Retour à la psychologie du personnage. "Cœur serré" et "pudique" capturent la complexité émotionnelle de l'attente. Le geste de se mirer et la robe intacte symbolisent l'espoir mêlé d'appréhension, humanisant la déesse par des détails concrets.
Quatrième couplet : « 谁能留夜色,来夕倍还梭。 »
Shuí néng liú yè sè, lái xī bèi huán suō.
Qui peut retenir cette nuit,
Pour qu'au prochain soir la navette ne redouble ?
La conclusion s'ouvre sur une question rhétorique empreinte de mélancolie. "Retenir cette nuit" exprime l'impuissance face au temps. "La navette qui redouble" suggère à la fois la reprise du travail céleste et l'intensification de la douleur séparatrice.
Lecture globale
Le poème, narré à la voix de la Tisserande, déploie une progression émotionnelle maîtrisée :
- Le premier couplet évoque la nostalgie avant les retrouvailles ;
- Le deuxième couplet décrit la frénésie de l'approche du moment ;
- Le troisième couplet peint la pudeur de la rencontre accomplie ;
- Le dernier couplet exprime la douleur de la séparation imminente.
Sa structure, rigoureuse comme un mouvement musical, voit la poésie gagner en profondeur à travers la subtile circulation des émotions. Shen Quanqi ne se contente pas de dépeindre un amour mythologique ; il y intègre les joies et les peines humaines, faisant de l'« amour céleste » le symbole des « sentiments terrestres ».

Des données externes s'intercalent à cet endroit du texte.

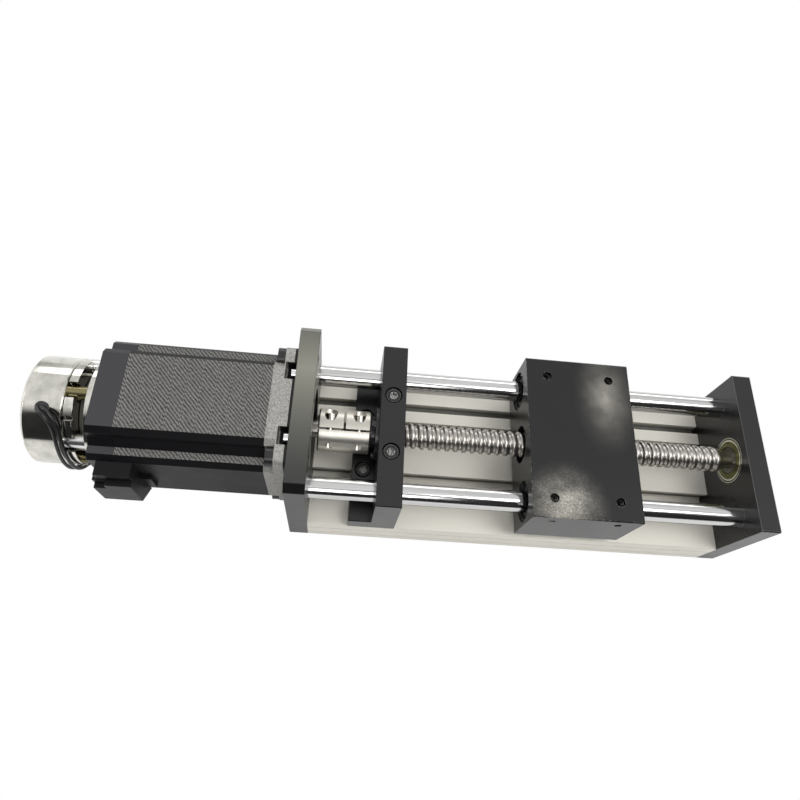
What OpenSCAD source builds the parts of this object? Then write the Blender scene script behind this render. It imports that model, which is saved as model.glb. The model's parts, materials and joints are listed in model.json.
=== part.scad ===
// Ball screw linear module with a braked stepper motor. Millimetres, +X from motor to end plate, +Z up.
// The origin is the centre of the base extrusion's bottom face.

/* [Base and plates] */
// Length of the base extrusion, which is the clear distance between the two plates
base_len = 202; // [180:1:400]
// Width of the base, the plates, the bearing block and the carriage
body_w = 78; // [74:1:100]
// Height of the base extrusion
base_h = 20; // [18:0.5:26]
// Thickness of the motor plate and the end plate
plate_t = 9; // [8:0.5:14]
// Height of the motor plate
motor_plate_h = 71; // [71:0.5:80]
// Height of the end plate
end_plate_h = 58; // [56:0.5:66]
// Corner cut on the motor plate's two top corners
corner_cut = 3.5; // [1:0.5:6]
// Small chamfer on the edges of the plates, the block and the carriage
edge_break = 0.5; // [0.3:0.1:0.8]
// Height of the screw axis and the guide shafts above the bottom
axis_h = 42.5; // [42:0.5:46]

/* [Base slots] */
// Distance of each T-slot from the middle of the base
slot_y = 13.85; // [13:0.05:15]
// Width of a T-slot's mouth
slot_w = 6; // [5.6:0.1:6.4]
// Thickness of the lips over a T-slot
slot_lip = 2.5; // [2:0.1:3]
// Width of a T-slot inside
slot_in_w = 10; // [9:0.1:10.6]
// Depth of a T-slot inside, under its lips
slot_in_h = 6; // [5:0.1:7]
// Distance of each narrow groove from the middle of the base
groove_y = 24.85; // [23:0.05:26]
// Width of a narrow groove
groove_w = 4.1; // [3:0.1:4.5]
// Depth of a narrow groove
groove_h = 5; // [3:0.5:8]
// Height of the upper line along each side of the base
side_line_high = 13.2; // [11:0.1:16]
// Height of the lower line along each side of the base
side_line_low = 5; // [3:0.1:8]

/* [Guides and screw] */
// Diameter of the guide shafts
shaft_d = 10; // [9:0.5:11]
// Distance between the two guide shafts
shaft_gap = 56; // [54:0.5:58]
// Depth to which the guide shafts sit in the plates
shaft_seat = 4.5; // [3.5:0.5:4.5]
// Outer diameter of the ball screw
screw_d = 12; // [11.5:0.1:12.5]
// Lead of the ball screw, one thread start
lead = 4; // [4:0.5:5]
// Diameter of the nut's balls
ball_d = 2; // [1.8:0.05:2.1]
// Diameter of the screw's journals and the motor shaft
journal_d = 8; // [7:0.5:8]

/* [Carriage] */
// Length of the carriage along the screw
carriage_l = 50; // [48:1:60]
// Height of the carriage block
carriage_h = 32; // [31:0.5:36]
// Gap between the base and the carriage's underside
carriage_gap = 6; // [5:0.5:8]
// Middle of the carriage at rest
carriage_x = 22; // [20:0.5:24]
// Full travel of the carriage
stroke = 100; // [60:1:100]
// Distance between the top holes along the screw
top_hole_x = 30; // [26:1:36]
// Distance between the top holes across the screw
top_hole_y = 60; // [57:1:62]
// Diameter of the carriage's tapped holes
tap_d = 4.2; // [3.3:0.1:5]
// Depth of the carriage's top holes
top_hole_depth = 5.5; // [4:0.5:5.5]
// Distance of the side holes below the carriage's top
side_hole_drop = 6; // [5:0.5:7]
// Outer diameter of the linear bearings
lin_d = 19; // [18:0.5:20]
// Length of one linear bearing
lin_l = 22; // [20:0.5:22.5]
// Outer diameter of the ball nut
nut_d = 24; // [22:0.5:25]
// Length of the ball nut
nut_l = 34; // [30:1:38]

/* [Bearing block] */
// Distance from the motor plate to the bearing block's upright
block_x = 29.6; // [28:0.1:34]
// Thickness of the upright
block_t = 11.4; // [11:0.1:14]
// Height of the upright above the base
block_h = 37.5; // [37:0.5:42]
// Length of the block's foot, towards the motor
foot_l = 10.7; // [9:0.1:12]
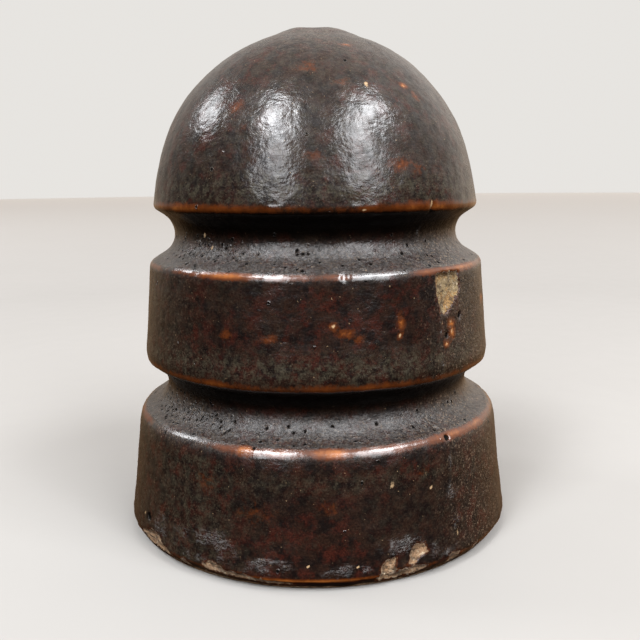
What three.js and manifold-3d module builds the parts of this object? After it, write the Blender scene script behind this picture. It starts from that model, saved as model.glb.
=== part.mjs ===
// One-piece pin-type porcelain line insulator: a domed crown over two wire grooves and a flared
// skirt. A tapered, threaded pinhole opens into the hollow under the skirt. The fired clay body
// carries a glaze coat outside and another inside the hollow; the foot ring between them and the
// thread are left dry. Millimetres, +Z up, origin at the centre of the foot ring.
import * as THREE from 'three';
import { mergeVertices } from 'three/addons/utils/BufferGeometryUtils.js';
import Module from 'manifold-3d';

// Facets
const SEGMENTS = 36;
const CROWN_STEPS = 7;
const HAUNCH_STEPS = 2;
const ARC_STEP_DEG = 30;
const THREAD_SEGMENTS = 32;
const SMALLEST_FILLET = 0.1;
const MERGE_DISTANCE = 1e-4;

// Crown: a round cap, a flatter haunch below it and a small flattened button on top
const HEIGHT = 87;
const CROWN_RADIUS = 27.95;
const CROWN_CENTRE_Z = 58.5;
const CROWN_TOP_DEG = 71.5;
const CROWN_FOOT_DEG = 18;
const HAUNCH_RADIUS = 50;
const HAUNCH_FOOT_DEG = 6.5;
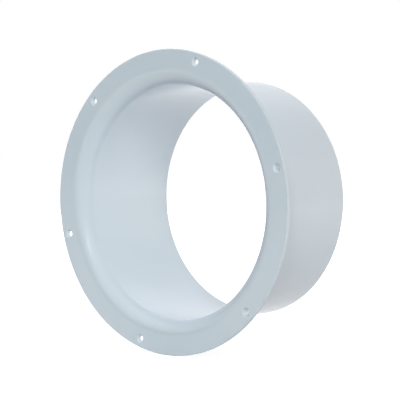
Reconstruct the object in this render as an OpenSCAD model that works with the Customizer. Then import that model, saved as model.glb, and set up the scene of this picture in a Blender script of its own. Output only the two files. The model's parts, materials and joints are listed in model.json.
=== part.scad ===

Il excelle dans l'art du détail évocateur : « le siège de poudre » et « la tour aux aiguilles » dépeignent l'attente et les préparatifs précédant la rencontre ; « le miroir » et « la robe de soie » capturent les sentiments et la retenue à l'instant des retrouvailles ; « la nuit » et « la navette » expriment l'incessante nostalgie postérieure à la séparation. Le poème abonde en verbes – « tarder », « se presser », « en désordre », « se présenter », « défaire », « retenir » – créant un rythme léger sous lequel affleure un fort courant émotionnel, manifestant la musicalité et la tension lyrique caractéristiques de la prosodie des premiers Tang.
Spécificités stylistiques
- Allégorie mythologique : La légende devient le véhicule d'une réflexion sur l'amour humain.
- Paysage émotionnel : La nature et le ciel répondent aux sentiments des personnages.
- Dualité rythmique : Les verbes dynamiques des strophes externes encadrent la stase méditative des strophes centrales.
- Symbolisme concret : Les objets ordinaries (miroir, navette) acquièrent une dimension poétique.
Éclairages
Le poème transforme la brève rencontre annuelle en une méditation sur la nature éphémère de toute union heureuse. La question finale résonne au-delà du mythe : face à l'implacable fuite du temps, que reste-t-il sinon la conscience aiguë de la valeur de l'instant ? Shen Quanqi suggère que la beauté des rencontres humaines réside précisément dans leur fragilité, chaque moment partagé devenant d'autant plus précieux qu'il est voué à prendre fin.
À propos du poète
Shen Quanqi (沈佺期 env. 656-715), prénom social Yunqing, né à Neihuang dans le Henan, fut un important poète du début de la dynastie Tang. Célèbre aux côtés de Song Zhiwen sous l'appellation "Shen-Song", leur œuvre a joué un rôle décisif dans la fixation des règles du vers régulier à cinq caractères (wuyan lüshi) de la poésie tang. Ses poèmes, souvent des compositions de cour ou des méditations inspirées par ses voyages, se caractérisent par une élégance raffinée et une rigueur structurelle. Particulièrement habile dans le vers régulier à sept caractères (qilü), son écriture incarne la transition entre l'héritage des Six Dynasties et l'âge d'or de la Grande Tang. Son apport revêt une importance capitale dans le développement de la poésie à forme fixe (jintishi).